Lastly, a score of 800 or more is considered an excellent credit score and well above average. It represents a very low-risk lender.

Don’t forget: credit ratings differ depending on the three major credit reporting agencies. Each has its specific terms and conditions when it comes to creating your credit score.

Why Do You Need a Good Credit Score?

A credit score is an excellent indicator of your creditworthiness or how likely you will pay back new debt or make payments promptly.

Your credit score will determine how likely you are to get approved for a new loan or another credit product, plus how favorable that loan is in terms of interest rates, credit limits, and other benefits.

In the long term, you can earn more interest and may even pay lower monthly payments.

Banks and other financial institutions that offer lending products consider your credit score before granting you a product or commodity. It's certainly an advantage to have a credit score that's in good standing.

How to Improve Your Credit Score

Your credit score is not a life sentence. No matter how low your credit score might be, there are always methods and steps to improve it.

Here are a few simple steps that you can take to improve your credit score.

1. Pay Your Bills on Time

Paying all of your bills on time is the first step to improving your credit score. In the case of credit cards, making the minimum payment on time will improve your credit score.

2. Understand Your Credit Utilization Ratio

Your Credit Utilization Ration determines the amount of credit that you use on a single product. For example, using one-third of your credit card limit will help increase your credit score as it tells creditors that you do not overspend.

3. Limit Hard Credit Card Checks

A hard credit inquiry or a soft credit inquiry is made whenever applying for a new credit product.

Soft credit card inquiries merely see if you're approved for a product. A hard credit inquiry is typical for more intense borrowing situations, such as a mortgage or a car loan.

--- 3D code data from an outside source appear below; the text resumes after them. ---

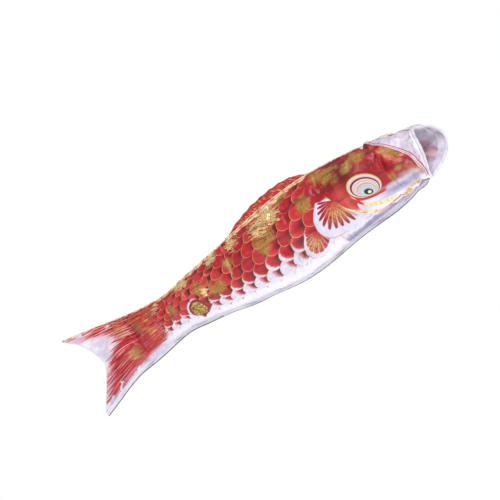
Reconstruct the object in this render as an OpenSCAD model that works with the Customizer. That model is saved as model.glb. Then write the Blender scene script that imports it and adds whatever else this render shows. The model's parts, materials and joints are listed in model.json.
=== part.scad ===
// Carp streamer: a fabric fish that fills with wind through a hooped mouth.
// Head towards +X, tail towards -X, back towards +Z, origin at the centre of the mouth hoop.
// The cloth tube bends sideways at three places, so it is cut into four sections there,
// and the back fin flops to either side about the line where it is sewn on.

/* [Mouth] */
// Radius of the hoop's centre line
hoop_r = 56; // [55:0.5:57]
// Radius of the hoop's rod
rod_r = 1.75; // [1.5:0.05:1.8]
// Lean of the mouth's plane, upper lip forward, in degrees
mouth_tilt = 11; // [6:1:14]
// Depth of the plain cloth band behind the hoop
band_depth = 18; // [16:0.5:18]
// Radius of the hole in each bridle eyelet
eyelet_hole_r = 2.5; // [2:0.1:2.6]

/* [Cloth] */
// Thickness of the cloth's solid
wall = 1.6; // [1.2:0.1:2]
// Height of the piping along the back seam
piping_h = 3; // [2:0.5:4]
// Height of the sewn flange along the belly
flange_h = 9; // [5:1:12]
// Width of the folded hem round the end of the tail
hem_w = 6; // [4:1:8]

/* [Back fin] */
// Front end of the fin's sewn edge
fin_front = -242; // [-255:1:-240]
// Rear end of the fin's sewn edge
fin_rear = -487; // [-488:1:-460]
// Tallest point of the fin above the back
fin_h = 24; // [15:1:35]
// Number of scallops along the fin's free edge
fin_scallops = 9; // [5:1:12]

/* [Sideways bends] */
// Position of the neck bend
neck_x = -230; // [-236:1:-220]
// Largest sideways bend at the neck
neck_bend = 15; // [5:1:16]
// Position of the waist bend
waist_x = -495; // [-510:1:-492]
// Largest sideways bend at the waist
waist_bend = 20; // [5:1:22]
// Position of the bend at the tail's root
tail_x = -689; // [-700:1:-680]
// Largest sideways bend at the tail's root
tail_bend = 25; // [5:1:28]

/* [Tail] */
// How far behind the fork the upper lobe reaches
upper_lobe = 52; // [30:1:60]
// How far behind the fork the lower lobe reaches
lower_lobe = 76; // [50:1:85]

/* [Hidden] */

// Stations along the body: position, top, bottom, half width
STATIONS = [
    [-18, 58.4, -51.5, 56],   // back edge of the mouth band
    [-35, 64, -53, 55.5],     // chin
    [-75, 77, -59, 55],       // eye
    [-230, 96.5, -73.5, 54],  // shoulder
    [-360, 93.5, -85.5, 52],  // deepest belly
    [-495, 76, -70.5, 44],    // waist
    [-632, 58, -46, 30],
    [-689, 50, -42, 23],      // narrowest point
    [-795, 59.5, -56, 15],    // root of the lobes
    [-842, 71, -63, 12],
    [-905, 91, -101, 7]       // end of the tail, measured at the fork
];
TOP = 1;
BOTTOM = 2;
WIDTH = 3;

casing_bore_r = 2.95;
casing_r = 3.6;
sleeve_bore_r = rod_r + 0.05;
sleeve_r = 2.6;
sleeve_angle = 26;
hoop_gap_angle = 2;
band_clear = 0.2;
eyelet_tube_r = eyelet_hole_r + 0.7;
eyelet_flange_r = eyelet_hole_r + 2.3;
eyelet_flange_t = 0.7;
eyelet_back = 11;
seam_half = 0.5;
panel_edge = 0.7;
cut_gap = 0.8;
fork_s = STATIONS[10][0];
lobe_root_s = STATIONS[8][0];
chin_s = STATIONS[1][0];
panel_front_s = -band_depth - 0.8;
mouth_fade_s = -80;
hem_proud = 0.5;
fin_clear = 0.6;
scallop_depth = 1.2;
PANEL_RINGS = 10;
PANEL_SIDES = 14;
SEAM_STEPS = 18;
FIN_STEPS = 72;
ROUND = 96;

CLOTH_RED = "firebrick";
CLOTH_WHITE = "lavender";
CLOTH_GOLD = "goldenrod";

// ---- The body's surface ----

// Number of the station just in front of position s
function station_before(s, i = 0) =
    i >= len(STATIONS) - 2 || s >= STATIONS[i + 1][0] ? i : station_before(s, i + 1);

// Slope of a station column at station i, from its neighbours on both sides
function station_slope(column, i) =
    let (a = max(i - 1, 0), b = min(i + 1, len(STATIONS) - 1))
    (STATIONS[b][column] - STATIONS[a][column]) / (STATIONS[b][0] - STATIONS[a][0]);

// Smooth curve through a station column
function profile(column, s) =
    let (i = station_before(s),
         p = STATIONS[i],
         q = STATIONS[i + 1],
         length = q[0] - p[0],
         t = (s - p[0]) / length)
    (2 * t ^ 3 - 3 * t ^ 2 + 1) * p[column]
    + (t ^ 3 - 2 * t ^ 2 + t) * length * station_slope(column, i)
    + (3 * t ^ 2 - 2 * t ^ 3) * q[column]
    + (t ^ 3 - t ^ 2) * length * station_slope(column, i + 1);

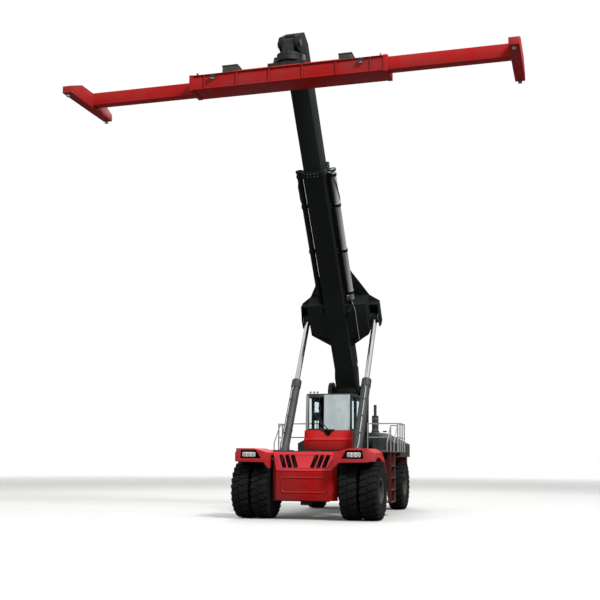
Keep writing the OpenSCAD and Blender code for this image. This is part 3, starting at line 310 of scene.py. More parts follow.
def repeat_tree(name, round_x):
    """Copies of one form, evenly round the local X axis or in a straight row."""
    tree, given, gives, node = group("Geometry", name, [
        ("Geometry", "Geometry", None), ("Form", "Object", None), ("Count", "Int", 10),
        ("Step", "Vector", None), ("Radius", "Float", 0.2), ("Turn", "Float", 0.0),
        ("Finish", "Material", None)], [("Geometry", "Geometry")])
    form = node("GeometryNodeObjectInfo", {"Object": given["Form"]}).outputs["Geometry"]
    line = node("GeometryNodeMeshLine", {"Count": given["Count"], "Offset": given["Step"]})
    put = {"Points": line.outputs[0], "Instance": form}
    if round_x:
        share = maths(node, "DIVIDE", node("GeometryNodeInputIndex").outputs[0], given["Count"])
        angle = scaled(node, share, math.tau, given["Turn"])
        turn = node("CombineXYZ", {0: angle}).outputs[0]
        spot = node("CombineXYZ", {2: given["Radius"]}).outputs[0]
        place = node("VectorRotate", {"Vector": spot, "Rotation": turn},
            rotation_type="EULER_XYZ").outputs[0]
        ring = node("GeometryNodeSetPosition", {"Geometry": line.outputs[0], "Position": place})
        put = {"Points": ring.outputs[0], "Instance": form, "Rotation": turn}
    real = node("GeometryNodeRealizeInstances",
        {0: node("GeometryNodeInstanceOnPoints", put).outputs[0]})
    coat = node("GeometryNodeSetMaterial", {"Geometry": real.outputs[0],
        "Material": given["Finish"]})
    tree.links.new(coat.outputs[0], gives[0])
    return tree


RING, ROW = repeat_tree("ring", True), repeat_tree("row", False)


def repeated(shape, tree, count, finish, place, **more):
    """The plain mesh that a repeat tree makes from a form and its sizes."""
    form = linked("form", mesh_of(shape, merge=False))
    host = linked("host", bpy.data.meshes.new("host"))
    values = {"Form": form, "Count": count, "Finish": FINISH[finish][1], **more}
    mod = host.modifiers.new("repeat", "NODES")
    mod.node_group = tree
    for item in tree.interface.items_tree:
        if item.in_out == "INPUT" and item.name in values:
            mod[item.identifier] = values[item.name]
    bpy.context.view_layer.update()
    mesh = evaluated(host)
    bpy.data.objects.remove(form)
    mesh.transform(place)
    return mesh


# Finishes
# The pale red of the painted highlight on upward faces.
PAINTED_HIGHLIGHT_RED = (0.74, 0.055, 0.075, 1)


def weathering_and_sky_highlight():
    """Faded paint with dust, run marks down upright faces and splashes near the ground, and a
    painted highlight that makes upward faces paler.
    """
    tree, given, gives, node = group("Shader", "weathering_and_sky_highlight", [
        ("Vector", "Vector", None), ("Paint", "Color", None), ("Dust", "Color", None),
        ("Dustiness", "Float", 0.3), ("Runs", "Float", 0.3), ("Roughness", "Float", 0.4),
        ("Peel", "Float", 0.2), ("Bleach", "Float", 0.0)],
        [("Color", "Color"), ("Roughness", "Float"), ("Height", "Float")])
    vec, colour = given["Vector"], given["Paint"]
    broad = noise(node, vec, 0.9, 5)
    fine = noise(node, vec, 22.0, 4)
    tall = node("Mapping", {"Vector": vec, "Scale": (14, 14, 0.7)})
    runs = spread(node, noise(node, tall.outputs[0], 1.0, 5, 0.6), 0.52, 0.78)
    low = spread(node, split(node, vec)[2], 1.9, 0.35)
    splash = times(node, low, spread(node, noise(node, vec, 6.0, 6, 0.65), 0.35, 0.75))
    dusty = times(node, spread(node, broad, 0.4, 0.75), spread(node, fine, 0.3, 0.7))
    dusty = times(node, maths(node, "ADD", dusty, splash), given["Dustiness"])
    streak = times(node, runs, given["Runs"])
    mask = maths(node, "MINIMUM", maths(node, "ADD", dusty, streak), 0.85)
    darker = node("HueSaturation", {"Color": colour, "Value": 0.78,
        "Saturation": 0.92}).outputs[0]
    faded_and_highlit = mixed(node, spread(node, broad, 0.35, 0.65), darker, colour)
    # Upward faces are mixed towards a pale red: a painted highlight for the light from above.
    upward = split(node, node("NewGeometry").outputs["True Normal"])[2]
    upward_highlight = times(node, spread(node, upward, 0.05, 0.2), given["Bleach"])
    pale = mixed(node, 0.7, faded_and_highlit, PAINTED_HIGHLIGHT_RED)
    faded_and_highlit = mixed(node, upward_highlight, faded_and_highlit, pale)
    rough = scaled(node, mask, 0.45, given["Roughness"])
    peel = times(node, noise(node, vec, 160.0, 2), given["Peel"])
    tree.links.new(mixed(node, mask, faded_and_highlit, given["Dust"]), gives["Color"])
    tree.links.new(scaled(node, fine, 0.08, rough), gives["Roughness"])
    tree.links.new(scaled(node, mask, 0.35, peel), gives["Height"])
    return tree


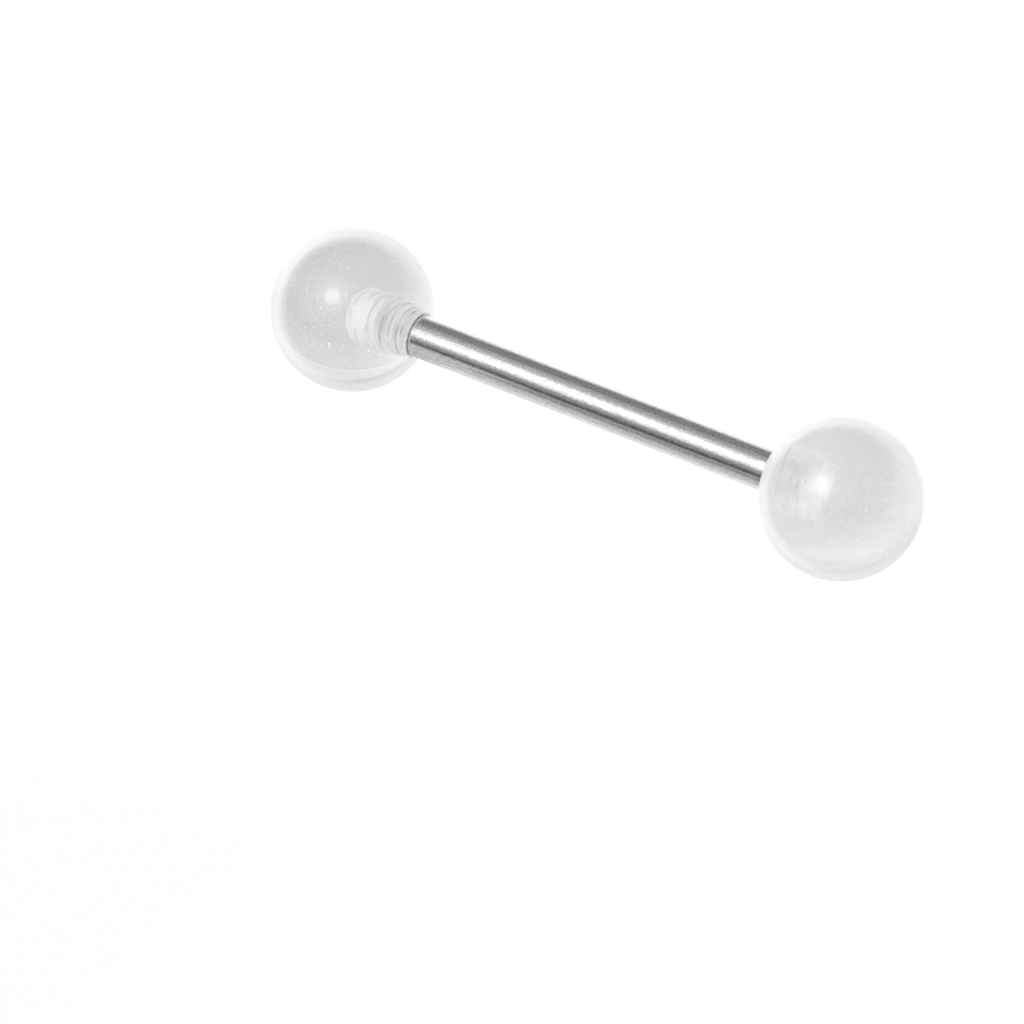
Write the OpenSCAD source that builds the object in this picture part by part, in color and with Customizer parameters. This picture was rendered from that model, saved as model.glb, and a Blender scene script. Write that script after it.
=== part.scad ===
// Straight tongue barbell: a polished steel bar, threaded at both ends, and two clear screw-on balls.
// The bar lies along X with its middle over the origin, and the balls stand on the plane z = 0.

/* [Bar] */
// Diameter of the polished shank
shank_d = 1.6; // [1.4:0.1:2.4]
// Length of the shank from shoulder to shoulder
shank_len = 16; // [8:0.5:24]
// Length over which polishing has eased the edge of each shoulder
ease_len = 0.18; // [0.1:0.02:0.3]
// How far the eased edge falls away at the shoulder, on the radius
ease_drop = 0.05; // [0.02:0.01:0.08]

/* [Thread] */
// Length of each threaded end past its shoulder
thread_len = 1.5; // [1.1:0.1:2]
// Distance from one turn to the next
thread_pitch = 0.35; // [0.25:0.05:0.45]
// Height of a turn from root to crest
thread_height = 0.19; // [0.12:0.01:0.22]
// How far the crests lie inside the shank's surface
crest_drop = 0.05; // [0.02:0.01:0.1]
// Length of the plain neck between the shoulder and the first turn
neck_len = 0.12; // [0.08:0.01:0.2]
// How much the neck stands proud of the roots, on the radius
neck_step = 0.01; // [0.01:0.01:0.03]
// Chamfer round the tip
tip_chamfer = 0.14; // [0.1:0.01:0.2]

/* [Ball] */
// Diameter of each ball
ball_d = 6; // [5:0.25:8]
// Depth of the counterbore that takes the shoulder, below the top of the ball
seat_depth = 0.52; // [0.4:0.02:0.8]
// Depth of the tapped stretch past the tip of the bar
tap_past_tip = 0.2; // [0.1:0.05:0.4]
// Diameter of the drilled end of the hole
drill_d = 1.3; // [1.1:0.05:1.4]
// Length of the drilled end past the tapped stretch
drill_past_tap = 0.68; // [0.5:0.02:1]
// Radius of the rounded corner at the bottom of the hole
drill_round = 0.18; // [0.1:0.02:0.24]

/* [Clearance] */
// Gap between the bar and the hole, on the radius
thread_gap = 0.03; // [0.02:0.01:0.05]
// Gap between each shoulder and the seat it meets
seat_gap = 0.02; // [0.01:0.01:0.05]

/* [Hidden] */

$fn = 96;
// Sides of the thread, and rows of faces along one turn
thread_sides = 20;
rows_per_turn = 8;
// Shares of one turn that are crest and root, and that each flank takes
crest_share = 1 / 8;
root_share = 1 / 4;
flank_share = (1 - crest_share - root_share) / 2;
// Length over which the first turn rises out of the neck
run_in = thread_pitch / 2;
// How far the thread starts inside the neck
neck_overlap = neck_len / 3;
// Small length by which a cut runs past the face it opens
past = 0.2;

ball_r = ball_d / 2;
shank_r = shank_d / 2;
crest_r = shank_r - crest_drop;
root_r = crest_r - thread_height;
neck_r = root_r + neck_step;
tip_r = crest_r - tip_chamfer;
shoulder_x = shank_len / 2;
// Centre of a ball, whose counterbore floor stands a seat gap off the shoulder
ball_x = shoulder_x + seat_gap + ball_r - seat_depth;
// Depths of the hole's stretches below the top of the ball
tap_depth = seat_depth + thread_len + tap_past_tip;
hole_depth = tap_depth + drill_past_tap;
counterbore_r = shank_r + thread_gap;
tapped_r = crest_r + thread_gap;
drill_r = drill_d / 2;

// Height of the thread's profile, 0 at the root and 1 at the crest, for a place counted in turns
function profile(turns) =
    let (f = turns - floor(turns))
    f < crest_share ? 1
    : f < crest_share + flank_share ? 1 - (f - crest_share) / flank_share
    : f < 1 - flank_share ? 0
    : 1 - (1 - f) / flank_share;

// Radius of the thread at a distance past its start and an angle round the bar
function thread_r(x, angle, len) =
    let (rise = min(1, max(0, x - neck_overlap) / run_in))
    min(root_r + thread_height * rise * profile(x / thread_pitch - angle / 360),
        tip_r + (len - x));

// One threaded end as a right-hand helix along +X, closed by a flat face at each end
module thread(len) {
    rows = ceil(len / thread_pitch * rows_per_turn);
    n = thread_sides;
    points = [
        for (i = [0 : rows], j = [0 : n - 1])
            let (x = len * i / rows, a = 360 * j / n, r = thread_r(x, a, len))
            [x, r * cos(a), r * sin(a)]
    ];
    sides = [
        for (i = [0 : rows - 1], j = [0 : n - 1])
            let (k = (j + 1) % n, low = i * n, high = (i + 1) * n)
            each [[low + j, high + j, high + k], [low + j, high + k, low + k]]
    ];
    ends = [
        [for (j = [0 : n - 1]) j],
        [for (j = [n - 1 : -1 : 0]) rows * n + j]
    ];
    polyhedron(points, concat(sides, ends));
}

// Half of the bar's turned outline: the radius across, the distance from the middle upwards
module half_shank() {
    polygon([
        [0, -past],
        [shank_r, -past],
        [shank_r, shoulder_x - ease_len],
        [shank_r - ease_drop, shoulder_x],
        [neck_r, shoulder_x],
        [neck_r, shoulder_x + neck_len],
        [0, shoulder_x + neck_len]
    ]);
}

// The hole's turned outline, with depth counted down from the top of the ball
module hole_outline() {
    polygon([
        [0, past],
        [counterbore_r, past],
        [counterbore_r, -seat_depth],
        [tapped_r, -seat_depth],
        [tapped_r, -tap_depth],
        [drill_r, -tap_depth],
        [drill_r, -hole_depth + drill_round],
        [drill_r - drill_round, -hole_depth],
        [0, -hole_depth]
    ]);
    translate([drill_r - drill_round, -hole_depth + drill_round]) circle(r = drill_round);
}

// A ball centred on the origin with the mouth of its hole towards +Z
module drilled_ball() {
    difference() {
        sphere(r = ball_r);
        translate([0, 0, ball_r]) rotate_extrude() hole_outline();
    }
}

module bar() {
    thread_start = shoulder_x + neck_len - neck_overlap;
    color("silver")
    translate([0, 0, ball_r])
    for (turn = [0, 180]) rotate([0, 0, turn]) {
        rotate([0, 90, 0]) rotate_extrude() half_shank();
        translate([thread_start, 0, 0]) thread(thread_len - neck_len + neck_overlap);
    }
}

module left_ball() {
    color([0.92, 0.93, 0.94, 0.5])
    translate([-ball_x, 0, ball_r]) rotate([0, 90, 0]) drilled_ball();
}

module right_ball() {
    color([0.92, 0.93, 0.94, 0.5])
    translate([ball_x, 0, ball_r]) rotate([0, -90, 0]) drilled_ball();
}

bar();
left_ball();
right_ball();
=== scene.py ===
"""A straight tongue barbell: a polished steel bar and two clear balls that screw on its ends."""

import math

import bmesh
import bpy
from bpy.props import FloatProperty, FloatVectorProperty, IntProperty, PointerProperty
from mathutils import Matrix, Vector


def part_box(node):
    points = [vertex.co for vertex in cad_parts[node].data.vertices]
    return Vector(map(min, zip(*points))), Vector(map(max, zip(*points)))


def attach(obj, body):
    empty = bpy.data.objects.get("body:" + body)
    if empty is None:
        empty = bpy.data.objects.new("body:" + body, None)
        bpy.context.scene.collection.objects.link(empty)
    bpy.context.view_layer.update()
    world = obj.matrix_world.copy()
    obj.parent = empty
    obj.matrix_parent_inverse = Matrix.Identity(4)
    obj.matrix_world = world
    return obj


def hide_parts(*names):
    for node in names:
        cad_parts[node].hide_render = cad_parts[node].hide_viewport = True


bl_info = {
    "name": "Tongue Barbell",
    "version": (1, 0, 0),
    "blender": (4, 5, 0),
    "location": "View3D > Sidebar > Barbell",
    "description": "Makes a steel bar with two clear screw-on balls, and a white table to show it on",
    "category": "Add Mesh",
}

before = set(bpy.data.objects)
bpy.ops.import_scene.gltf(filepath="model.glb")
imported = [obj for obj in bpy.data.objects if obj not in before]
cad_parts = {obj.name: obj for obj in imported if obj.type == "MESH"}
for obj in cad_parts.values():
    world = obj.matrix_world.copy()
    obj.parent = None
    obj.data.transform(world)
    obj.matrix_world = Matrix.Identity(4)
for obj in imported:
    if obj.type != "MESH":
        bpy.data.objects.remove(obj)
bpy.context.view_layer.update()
BAR_LOW, BAR_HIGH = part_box("bar")
BALL_LOW, BALL_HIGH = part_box("right_ball")

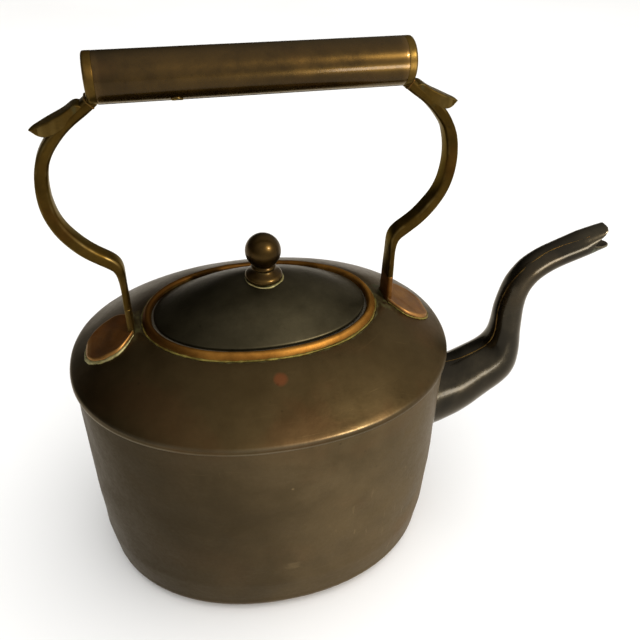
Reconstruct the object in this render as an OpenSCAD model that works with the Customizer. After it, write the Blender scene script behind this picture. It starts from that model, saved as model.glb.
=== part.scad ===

Being declined for a borrowing product on a hard credit inquiry will impact your score negatively. Ensure that you meet the requirements for a product before applying.

Our Final Thoughts

Credit scores might seem to have a monumental impact when it comes to financial health. While this is somewhat true, your ability to spend within your means, live debt-free, and save, is much more valuable than having a high credit score.

Frequently Asked Questions

It’s possible to have a credit score without a credit card, though you’ll need to have some credit history to do so.

If you don’t use consumer credit, you can build your credit by securing a credit-builder loan or adding an authorized user to someone else’s card with established payment history.

Most lenders consider a credit score below 670 as a bad credit score. A bad credit score can lead to difficulty getting a loan or another line of credit approval. It can make it harder to get a rental apartment, or even require you to pay deposits before acquiring utilities in your home.

First, make a conscious effort to pay your bills and loans on time, since payment history makes up about 35% of your credit score.

Next, work to pay off debt and keep balances low on your credit cards.

Finally, don’t close your credit cards just yet. That can negatively affect your score, too.